_WORK TO DO_: In the records that follow, the lines from the one containing "motor_shell_right();" to the one containing "in imported if", inclusive, are to be given again exactly.
□ □ □ □ □
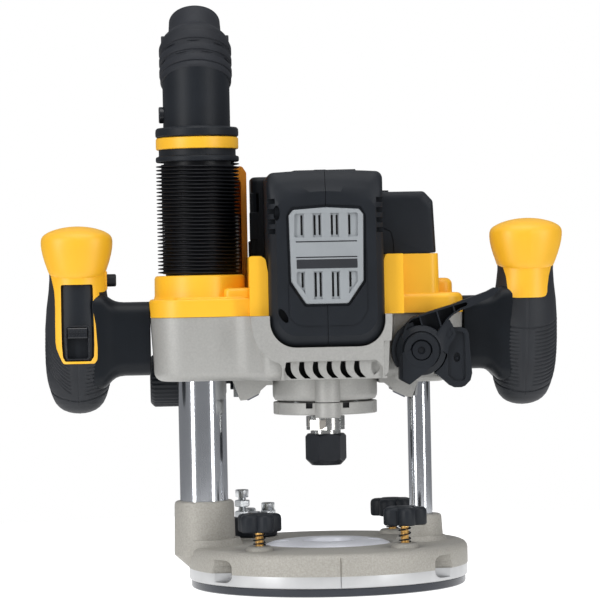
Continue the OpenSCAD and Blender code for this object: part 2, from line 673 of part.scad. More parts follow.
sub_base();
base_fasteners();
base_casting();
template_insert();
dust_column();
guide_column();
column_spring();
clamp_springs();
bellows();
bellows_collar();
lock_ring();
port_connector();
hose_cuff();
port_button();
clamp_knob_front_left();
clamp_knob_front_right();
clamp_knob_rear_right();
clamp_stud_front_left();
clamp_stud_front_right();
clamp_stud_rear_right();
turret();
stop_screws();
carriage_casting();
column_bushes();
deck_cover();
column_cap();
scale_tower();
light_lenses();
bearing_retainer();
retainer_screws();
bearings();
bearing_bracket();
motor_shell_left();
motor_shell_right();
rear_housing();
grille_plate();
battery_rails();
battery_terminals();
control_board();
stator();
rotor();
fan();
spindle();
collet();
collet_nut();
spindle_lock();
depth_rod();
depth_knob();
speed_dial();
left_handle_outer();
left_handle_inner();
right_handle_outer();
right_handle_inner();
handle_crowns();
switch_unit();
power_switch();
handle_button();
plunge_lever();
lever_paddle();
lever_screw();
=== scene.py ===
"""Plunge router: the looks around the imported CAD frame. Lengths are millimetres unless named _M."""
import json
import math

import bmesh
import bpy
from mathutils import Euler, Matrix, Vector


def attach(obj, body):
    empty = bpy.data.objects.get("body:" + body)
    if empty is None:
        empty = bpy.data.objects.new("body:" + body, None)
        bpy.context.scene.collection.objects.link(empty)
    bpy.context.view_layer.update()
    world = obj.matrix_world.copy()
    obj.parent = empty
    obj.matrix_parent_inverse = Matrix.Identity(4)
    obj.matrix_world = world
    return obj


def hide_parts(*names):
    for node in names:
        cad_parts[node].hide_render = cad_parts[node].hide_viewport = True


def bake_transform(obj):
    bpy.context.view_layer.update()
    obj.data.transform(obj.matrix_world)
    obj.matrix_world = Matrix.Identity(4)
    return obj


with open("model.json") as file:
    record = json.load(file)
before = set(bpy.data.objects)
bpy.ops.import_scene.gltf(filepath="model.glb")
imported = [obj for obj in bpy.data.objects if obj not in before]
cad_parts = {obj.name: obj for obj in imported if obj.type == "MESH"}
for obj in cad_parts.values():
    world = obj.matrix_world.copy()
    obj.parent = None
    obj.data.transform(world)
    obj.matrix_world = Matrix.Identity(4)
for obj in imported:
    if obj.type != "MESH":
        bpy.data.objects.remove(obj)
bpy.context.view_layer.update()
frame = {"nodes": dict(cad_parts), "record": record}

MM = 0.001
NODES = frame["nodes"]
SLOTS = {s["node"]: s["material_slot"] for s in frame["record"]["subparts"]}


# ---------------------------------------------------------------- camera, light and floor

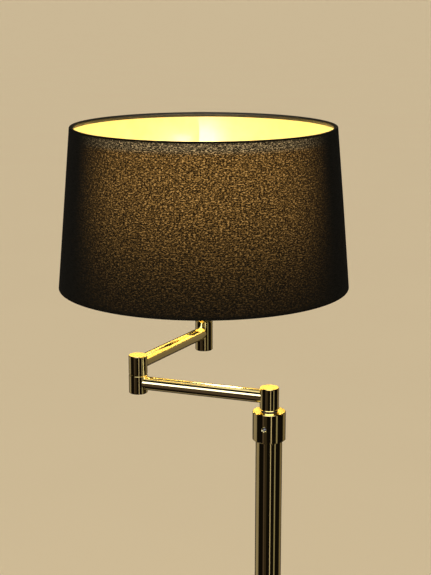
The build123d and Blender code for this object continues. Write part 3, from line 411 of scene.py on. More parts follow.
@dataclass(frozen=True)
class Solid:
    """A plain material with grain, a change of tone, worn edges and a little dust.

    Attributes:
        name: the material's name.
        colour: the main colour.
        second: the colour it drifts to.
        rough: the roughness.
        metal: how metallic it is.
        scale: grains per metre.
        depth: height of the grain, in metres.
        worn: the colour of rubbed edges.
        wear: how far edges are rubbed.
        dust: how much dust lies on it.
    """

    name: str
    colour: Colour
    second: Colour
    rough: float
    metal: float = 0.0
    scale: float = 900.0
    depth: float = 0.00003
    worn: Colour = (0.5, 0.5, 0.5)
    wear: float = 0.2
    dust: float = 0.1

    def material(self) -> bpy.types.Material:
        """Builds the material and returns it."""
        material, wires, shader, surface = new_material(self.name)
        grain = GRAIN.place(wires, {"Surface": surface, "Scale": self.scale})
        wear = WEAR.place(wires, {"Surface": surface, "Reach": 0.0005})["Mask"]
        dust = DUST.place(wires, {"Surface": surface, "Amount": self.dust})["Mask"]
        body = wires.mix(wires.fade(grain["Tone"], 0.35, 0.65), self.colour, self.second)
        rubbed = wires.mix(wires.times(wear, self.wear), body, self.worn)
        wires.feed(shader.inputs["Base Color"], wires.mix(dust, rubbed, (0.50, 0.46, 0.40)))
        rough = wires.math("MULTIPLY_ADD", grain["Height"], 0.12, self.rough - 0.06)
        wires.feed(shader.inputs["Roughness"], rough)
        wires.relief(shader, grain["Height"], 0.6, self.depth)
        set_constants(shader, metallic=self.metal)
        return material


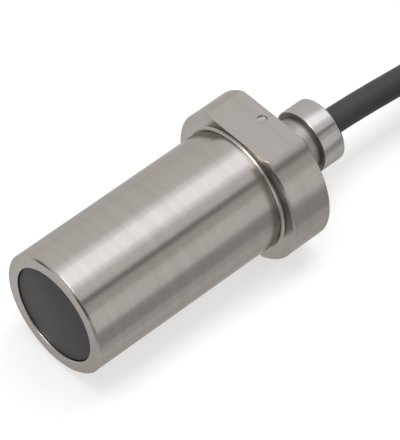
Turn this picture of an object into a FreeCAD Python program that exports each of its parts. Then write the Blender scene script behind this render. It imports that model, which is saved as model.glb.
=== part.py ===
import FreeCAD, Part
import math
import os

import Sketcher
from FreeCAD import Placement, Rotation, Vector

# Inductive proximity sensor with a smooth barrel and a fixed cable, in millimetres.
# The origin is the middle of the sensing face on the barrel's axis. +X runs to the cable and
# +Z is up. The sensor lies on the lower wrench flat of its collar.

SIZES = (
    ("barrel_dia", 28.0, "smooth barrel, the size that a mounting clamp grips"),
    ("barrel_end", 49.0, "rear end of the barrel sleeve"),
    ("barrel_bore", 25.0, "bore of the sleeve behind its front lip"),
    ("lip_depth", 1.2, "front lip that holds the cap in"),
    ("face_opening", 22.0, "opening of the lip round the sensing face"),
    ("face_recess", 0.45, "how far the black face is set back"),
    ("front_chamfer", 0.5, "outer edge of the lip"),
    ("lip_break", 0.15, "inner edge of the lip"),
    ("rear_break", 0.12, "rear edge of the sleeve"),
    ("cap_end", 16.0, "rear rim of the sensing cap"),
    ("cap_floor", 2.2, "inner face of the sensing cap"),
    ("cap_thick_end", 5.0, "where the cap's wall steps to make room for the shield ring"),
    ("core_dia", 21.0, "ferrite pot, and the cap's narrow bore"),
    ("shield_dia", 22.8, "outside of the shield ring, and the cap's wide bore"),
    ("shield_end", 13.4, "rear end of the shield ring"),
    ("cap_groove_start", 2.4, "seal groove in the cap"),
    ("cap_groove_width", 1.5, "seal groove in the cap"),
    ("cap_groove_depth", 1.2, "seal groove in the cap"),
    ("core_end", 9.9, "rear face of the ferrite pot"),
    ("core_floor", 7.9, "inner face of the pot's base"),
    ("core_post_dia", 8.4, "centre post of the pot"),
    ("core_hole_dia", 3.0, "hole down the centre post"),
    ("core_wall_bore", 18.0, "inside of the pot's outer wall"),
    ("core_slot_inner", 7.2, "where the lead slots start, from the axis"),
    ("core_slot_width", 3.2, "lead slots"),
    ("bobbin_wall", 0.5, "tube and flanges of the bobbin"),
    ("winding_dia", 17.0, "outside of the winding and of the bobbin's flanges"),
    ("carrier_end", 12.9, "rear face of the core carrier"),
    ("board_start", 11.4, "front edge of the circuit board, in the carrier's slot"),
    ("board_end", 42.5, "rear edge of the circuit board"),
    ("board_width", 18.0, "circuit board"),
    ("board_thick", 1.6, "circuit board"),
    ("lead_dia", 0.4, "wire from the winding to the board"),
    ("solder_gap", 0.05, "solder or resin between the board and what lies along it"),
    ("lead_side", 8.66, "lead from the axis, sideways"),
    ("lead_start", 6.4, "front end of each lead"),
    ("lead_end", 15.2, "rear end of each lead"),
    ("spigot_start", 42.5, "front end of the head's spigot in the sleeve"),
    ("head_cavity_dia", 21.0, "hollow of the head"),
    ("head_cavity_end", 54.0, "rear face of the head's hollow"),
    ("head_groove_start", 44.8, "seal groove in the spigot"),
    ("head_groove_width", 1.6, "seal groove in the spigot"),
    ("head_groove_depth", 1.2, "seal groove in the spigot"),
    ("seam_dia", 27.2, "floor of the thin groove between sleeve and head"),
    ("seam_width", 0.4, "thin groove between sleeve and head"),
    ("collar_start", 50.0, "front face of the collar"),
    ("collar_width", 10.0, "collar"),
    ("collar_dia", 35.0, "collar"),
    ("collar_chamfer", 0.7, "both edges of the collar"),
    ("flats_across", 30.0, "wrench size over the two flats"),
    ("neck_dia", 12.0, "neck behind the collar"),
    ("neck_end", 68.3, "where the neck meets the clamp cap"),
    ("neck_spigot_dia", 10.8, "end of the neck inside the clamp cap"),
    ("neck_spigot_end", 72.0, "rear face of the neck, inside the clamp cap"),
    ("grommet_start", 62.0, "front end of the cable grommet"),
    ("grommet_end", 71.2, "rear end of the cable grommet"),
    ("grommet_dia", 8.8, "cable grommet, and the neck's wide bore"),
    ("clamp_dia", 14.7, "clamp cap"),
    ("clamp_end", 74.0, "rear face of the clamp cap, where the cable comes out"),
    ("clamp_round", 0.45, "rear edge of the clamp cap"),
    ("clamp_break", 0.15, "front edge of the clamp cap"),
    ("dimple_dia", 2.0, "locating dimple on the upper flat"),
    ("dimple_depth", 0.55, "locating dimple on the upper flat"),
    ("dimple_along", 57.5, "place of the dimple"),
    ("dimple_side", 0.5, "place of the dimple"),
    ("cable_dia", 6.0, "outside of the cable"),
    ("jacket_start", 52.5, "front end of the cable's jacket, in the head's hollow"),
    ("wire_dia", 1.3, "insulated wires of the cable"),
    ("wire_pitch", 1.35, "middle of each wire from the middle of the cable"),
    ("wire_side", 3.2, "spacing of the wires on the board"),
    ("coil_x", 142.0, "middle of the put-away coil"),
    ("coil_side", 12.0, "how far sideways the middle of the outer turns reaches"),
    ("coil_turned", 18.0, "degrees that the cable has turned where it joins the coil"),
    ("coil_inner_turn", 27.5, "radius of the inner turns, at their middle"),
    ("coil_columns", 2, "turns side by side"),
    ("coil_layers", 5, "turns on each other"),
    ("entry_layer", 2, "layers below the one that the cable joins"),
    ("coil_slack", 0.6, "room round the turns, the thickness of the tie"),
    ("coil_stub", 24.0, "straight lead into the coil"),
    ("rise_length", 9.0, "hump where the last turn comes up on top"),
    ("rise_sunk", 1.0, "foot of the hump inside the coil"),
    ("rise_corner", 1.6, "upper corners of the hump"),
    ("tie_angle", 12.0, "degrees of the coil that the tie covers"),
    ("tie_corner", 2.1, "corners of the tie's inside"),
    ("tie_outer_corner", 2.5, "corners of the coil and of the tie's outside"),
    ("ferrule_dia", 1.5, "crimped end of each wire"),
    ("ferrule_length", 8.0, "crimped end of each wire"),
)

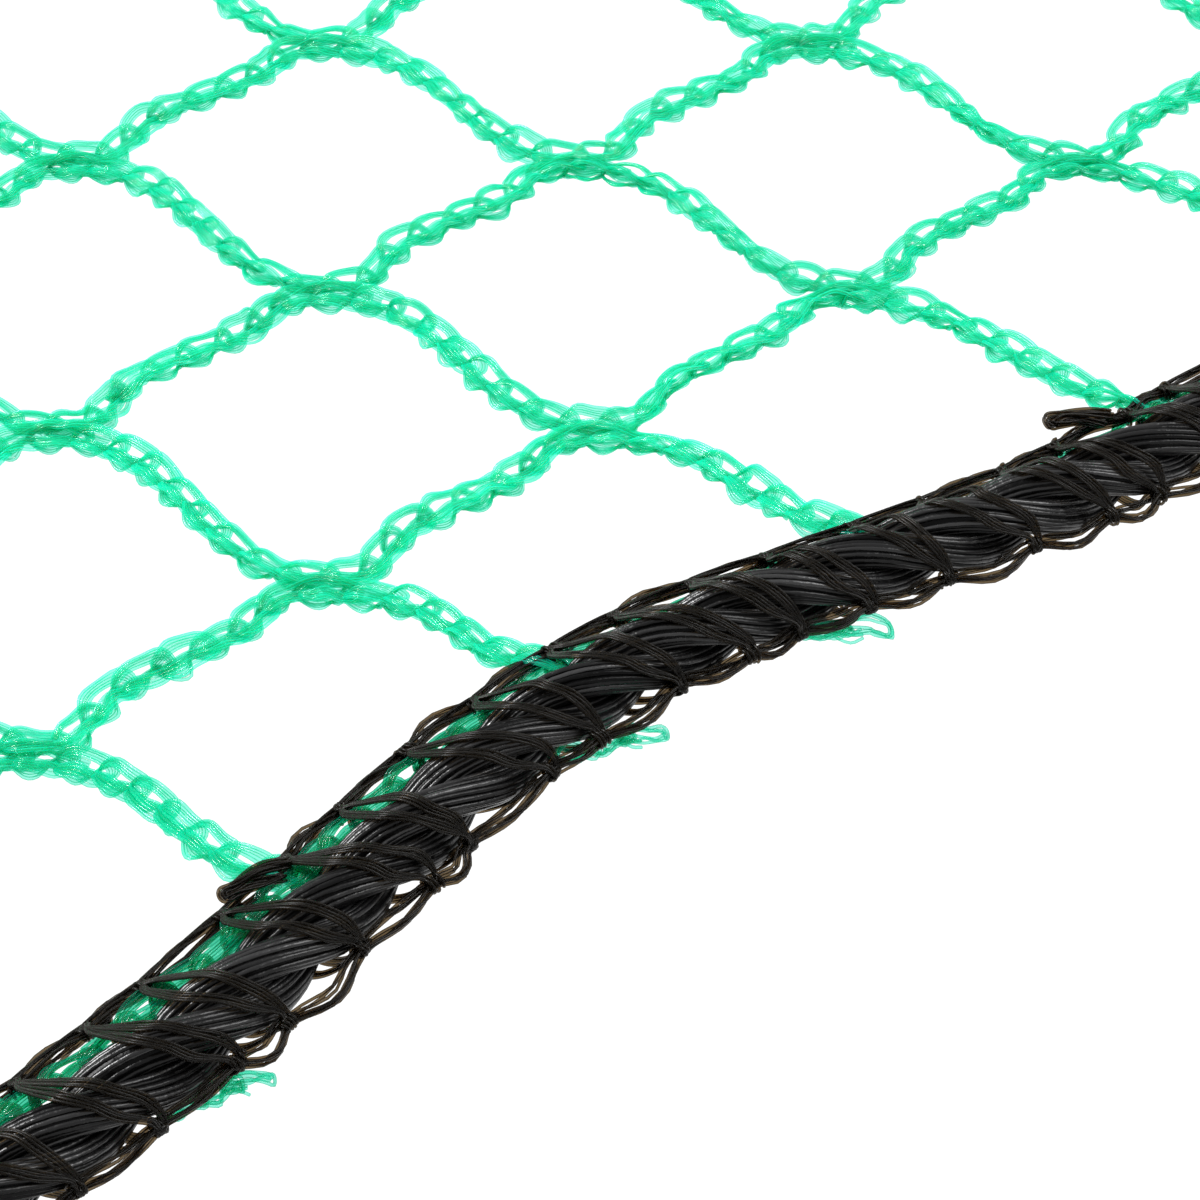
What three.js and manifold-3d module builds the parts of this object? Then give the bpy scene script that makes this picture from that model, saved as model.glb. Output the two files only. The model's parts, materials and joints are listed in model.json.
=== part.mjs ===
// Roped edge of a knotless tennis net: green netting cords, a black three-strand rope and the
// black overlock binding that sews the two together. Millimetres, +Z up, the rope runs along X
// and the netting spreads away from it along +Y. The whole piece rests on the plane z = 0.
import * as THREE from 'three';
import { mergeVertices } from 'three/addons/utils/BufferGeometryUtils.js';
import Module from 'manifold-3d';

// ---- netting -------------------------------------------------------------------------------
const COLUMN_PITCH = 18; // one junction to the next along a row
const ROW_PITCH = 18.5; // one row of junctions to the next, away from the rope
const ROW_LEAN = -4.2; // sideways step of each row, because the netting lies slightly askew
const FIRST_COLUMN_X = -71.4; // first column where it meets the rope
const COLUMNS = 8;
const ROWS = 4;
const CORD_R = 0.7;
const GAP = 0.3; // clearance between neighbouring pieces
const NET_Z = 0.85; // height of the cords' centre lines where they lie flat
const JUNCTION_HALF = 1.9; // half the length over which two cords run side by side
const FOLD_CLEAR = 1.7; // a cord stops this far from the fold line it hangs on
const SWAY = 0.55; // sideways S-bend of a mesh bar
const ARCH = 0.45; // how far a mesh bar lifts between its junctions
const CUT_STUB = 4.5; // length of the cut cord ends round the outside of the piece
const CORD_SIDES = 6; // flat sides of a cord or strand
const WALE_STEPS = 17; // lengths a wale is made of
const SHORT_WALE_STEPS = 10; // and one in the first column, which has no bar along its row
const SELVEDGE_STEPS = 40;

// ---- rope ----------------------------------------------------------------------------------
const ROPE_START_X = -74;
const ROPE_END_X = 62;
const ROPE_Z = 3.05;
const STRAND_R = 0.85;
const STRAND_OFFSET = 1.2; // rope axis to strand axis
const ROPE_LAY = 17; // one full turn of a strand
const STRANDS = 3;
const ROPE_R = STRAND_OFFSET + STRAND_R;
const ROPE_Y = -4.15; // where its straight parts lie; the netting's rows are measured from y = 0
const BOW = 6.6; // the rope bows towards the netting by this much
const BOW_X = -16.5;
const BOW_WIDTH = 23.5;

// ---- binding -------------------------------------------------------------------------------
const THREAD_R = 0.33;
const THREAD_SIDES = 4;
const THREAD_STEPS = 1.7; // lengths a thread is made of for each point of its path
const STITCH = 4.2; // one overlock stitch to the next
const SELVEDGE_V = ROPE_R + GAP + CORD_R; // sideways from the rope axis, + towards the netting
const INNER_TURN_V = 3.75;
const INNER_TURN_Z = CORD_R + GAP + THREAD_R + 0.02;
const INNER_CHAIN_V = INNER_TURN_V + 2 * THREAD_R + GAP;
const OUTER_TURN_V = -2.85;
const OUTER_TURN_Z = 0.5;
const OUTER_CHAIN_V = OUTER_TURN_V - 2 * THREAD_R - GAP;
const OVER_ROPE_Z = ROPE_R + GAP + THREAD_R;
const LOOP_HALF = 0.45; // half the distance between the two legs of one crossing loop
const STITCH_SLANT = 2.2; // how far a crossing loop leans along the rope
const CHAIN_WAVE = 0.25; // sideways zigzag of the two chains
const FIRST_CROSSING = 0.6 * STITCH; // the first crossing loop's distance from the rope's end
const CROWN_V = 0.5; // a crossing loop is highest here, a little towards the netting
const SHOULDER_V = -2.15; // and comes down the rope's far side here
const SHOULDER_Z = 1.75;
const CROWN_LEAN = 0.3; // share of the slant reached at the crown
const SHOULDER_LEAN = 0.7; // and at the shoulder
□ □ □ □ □
_EXERCISE ANSWER_:
motor_shell_right();
rear_housing();
grille_plate();
battery_rails();
battery_terminals();
control_board();
stator();
rotor();
fan();
spindle();
collet();
collet_nut();
spindle_lock();
depth_rod();
depth_knob();
speed_dial();
left_handle_outer();
left_handle_inner();
right_handle_outer();
right_handle_inner();
handle_crowns();
switch_unit();
power_switch();
handle_button();
plunge_lever();
lever_paddle();
lever_screw();
=== scene.py ===
"""Plunge router: the looks around the imported CAD frame. Lengths are millimetres unless named _M."""
import json
import math

import bmesh
import bpy
from mathutils import Euler, Matrix, Vector


def attach(obj, body):
    empty = bpy.data.objects.get("body:" + body)
    if empty is None:
        empty = bpy.data.objects.new("body:" + body, None)
        bpy.context.scene.collection.objects.link(empty)
    bpy.context.view_layer.update()
    world = obj.matrix_world.copy()
    obj.parent = empty
    obj.matrix_parent_inverse = Matrix.Identity(4)
    obj.matrix_world = world
    return obj


def hide_parts(*names):
    for node in names:
        cad_parts[node].hide_render = cad_parts[node].hide_viewport = True


def bake_transform(obj):
    bpy.context.view_layer.update()
    obj.data.transform(obj.matrix_world)
    obj.matrix_world = Matrix.Identity(4)
    return obj


with open("model.json") as file:
    record = json.load(file)
before = set(bpy.data.objects)
bpy.ops.import_scene.gltf(filepath="model.glb")
imported = [obj for obj in bpy.data.objects if obj not in before]
cad_parts = {obj.name: obj for obj in imported if obj.type == "MESH"}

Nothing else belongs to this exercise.